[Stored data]
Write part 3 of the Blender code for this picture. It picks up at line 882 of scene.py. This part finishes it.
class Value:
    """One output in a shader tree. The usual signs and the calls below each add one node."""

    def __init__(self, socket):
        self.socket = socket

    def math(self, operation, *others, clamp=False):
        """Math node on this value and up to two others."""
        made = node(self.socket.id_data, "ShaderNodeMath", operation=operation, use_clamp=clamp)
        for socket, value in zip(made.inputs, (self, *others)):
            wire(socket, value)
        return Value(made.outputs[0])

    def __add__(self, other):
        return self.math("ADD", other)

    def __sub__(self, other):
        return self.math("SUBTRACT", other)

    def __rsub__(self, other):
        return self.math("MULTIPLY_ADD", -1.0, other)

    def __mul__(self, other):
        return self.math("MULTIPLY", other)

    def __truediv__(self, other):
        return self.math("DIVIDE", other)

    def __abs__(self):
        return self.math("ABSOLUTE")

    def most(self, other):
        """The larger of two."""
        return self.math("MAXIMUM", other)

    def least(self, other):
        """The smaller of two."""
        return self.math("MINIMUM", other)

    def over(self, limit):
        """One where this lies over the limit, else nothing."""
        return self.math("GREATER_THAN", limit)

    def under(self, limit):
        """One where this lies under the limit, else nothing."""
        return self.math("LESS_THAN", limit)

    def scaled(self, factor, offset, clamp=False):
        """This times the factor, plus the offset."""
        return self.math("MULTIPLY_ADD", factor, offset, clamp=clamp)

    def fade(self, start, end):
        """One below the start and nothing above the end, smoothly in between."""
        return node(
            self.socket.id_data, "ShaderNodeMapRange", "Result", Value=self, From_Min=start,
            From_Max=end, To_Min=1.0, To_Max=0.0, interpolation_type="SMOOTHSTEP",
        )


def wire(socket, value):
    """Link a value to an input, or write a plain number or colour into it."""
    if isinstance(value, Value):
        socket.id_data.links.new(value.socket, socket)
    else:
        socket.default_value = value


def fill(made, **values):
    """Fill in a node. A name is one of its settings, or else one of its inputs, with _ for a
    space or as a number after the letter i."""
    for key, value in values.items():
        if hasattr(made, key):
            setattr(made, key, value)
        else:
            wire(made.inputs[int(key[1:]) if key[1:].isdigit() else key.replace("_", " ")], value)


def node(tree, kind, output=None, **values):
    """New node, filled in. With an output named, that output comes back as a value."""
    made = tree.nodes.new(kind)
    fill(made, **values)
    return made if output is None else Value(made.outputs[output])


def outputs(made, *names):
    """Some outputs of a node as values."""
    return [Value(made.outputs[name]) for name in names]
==
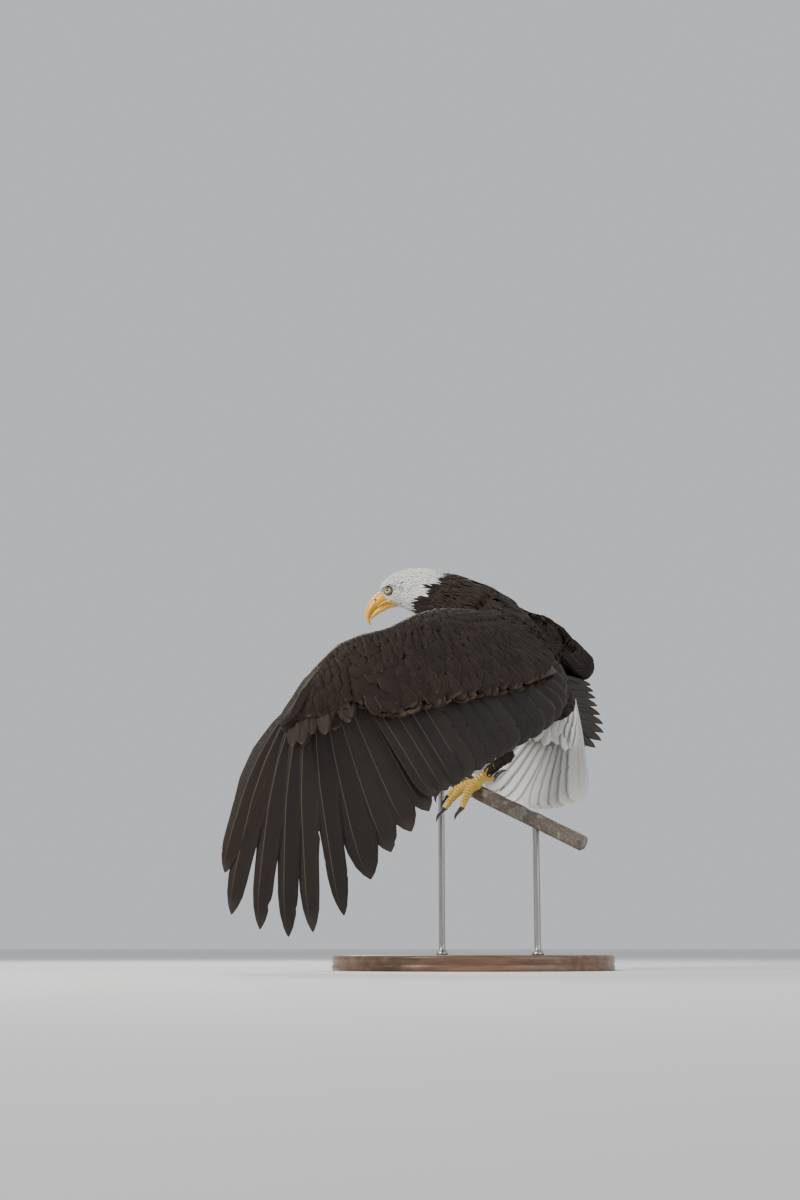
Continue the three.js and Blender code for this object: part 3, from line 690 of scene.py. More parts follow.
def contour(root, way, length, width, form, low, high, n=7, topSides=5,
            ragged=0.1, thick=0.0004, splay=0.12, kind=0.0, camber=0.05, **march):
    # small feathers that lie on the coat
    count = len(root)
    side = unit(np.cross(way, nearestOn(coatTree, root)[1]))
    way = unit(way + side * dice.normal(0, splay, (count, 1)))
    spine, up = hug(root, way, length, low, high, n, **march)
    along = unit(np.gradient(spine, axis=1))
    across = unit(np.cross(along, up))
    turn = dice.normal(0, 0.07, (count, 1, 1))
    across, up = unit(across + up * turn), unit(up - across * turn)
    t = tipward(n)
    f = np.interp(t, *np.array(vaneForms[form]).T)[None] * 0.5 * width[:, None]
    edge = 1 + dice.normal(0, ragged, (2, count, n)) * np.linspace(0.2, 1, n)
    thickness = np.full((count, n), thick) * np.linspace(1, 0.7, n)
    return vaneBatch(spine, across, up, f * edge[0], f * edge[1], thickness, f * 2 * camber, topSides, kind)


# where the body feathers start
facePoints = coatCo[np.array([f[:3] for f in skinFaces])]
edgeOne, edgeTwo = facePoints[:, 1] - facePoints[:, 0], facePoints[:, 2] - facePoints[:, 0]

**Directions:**
From the line that contains "Continue the three.js" through the line that contains "return vaneBatch(spine, across, up, f", reproduce every line exactly, both end lines included.

**Task answer:**
Continue the three.js and Blender code for this object: part 3, from line 690 of scene.py. More parts follow.
def contour(root, way, length, width, form, low, high, n=7, topSides=5,
            ragged=0.1, thick=0.0004, splay=0.12, kind=0.0, camber=0.05, **march):
    # small feathers that lie on the coat
    count = len(root)
    side = unit(np.cross(way, nearestOn(coatTree, root)[1]))
    way = unit(way + side * dice.normal(0, splay, (count, 1)))
    spine, up = hug(root, way, length, low, high, n, **march)
    along = unit(np.gradient(spine, axis=1))
    across = unit(np.cross(along, up))
    turn = dice.normal(0, 0.07, (count, 1, 1))
    across, up = unit(across + up * turn), unit(up - across * turn)
    t = tipward(n)
    f = np.interp(t, *np.array(vaneForms[form]).T)[None] * 0.5 * width[:, None]
    edge = 1 + dice.normal(0, ragged, (2, count, n)) * np.linspace(0.2, 1, n)
    thickness = np.full((count, n), thick) * np.linspace(1, 0.7, n)
    return vaneBatch(spine, across, up, f * edge[0], f * edge[1], thickness, f * 2 * camber, topSides, kind)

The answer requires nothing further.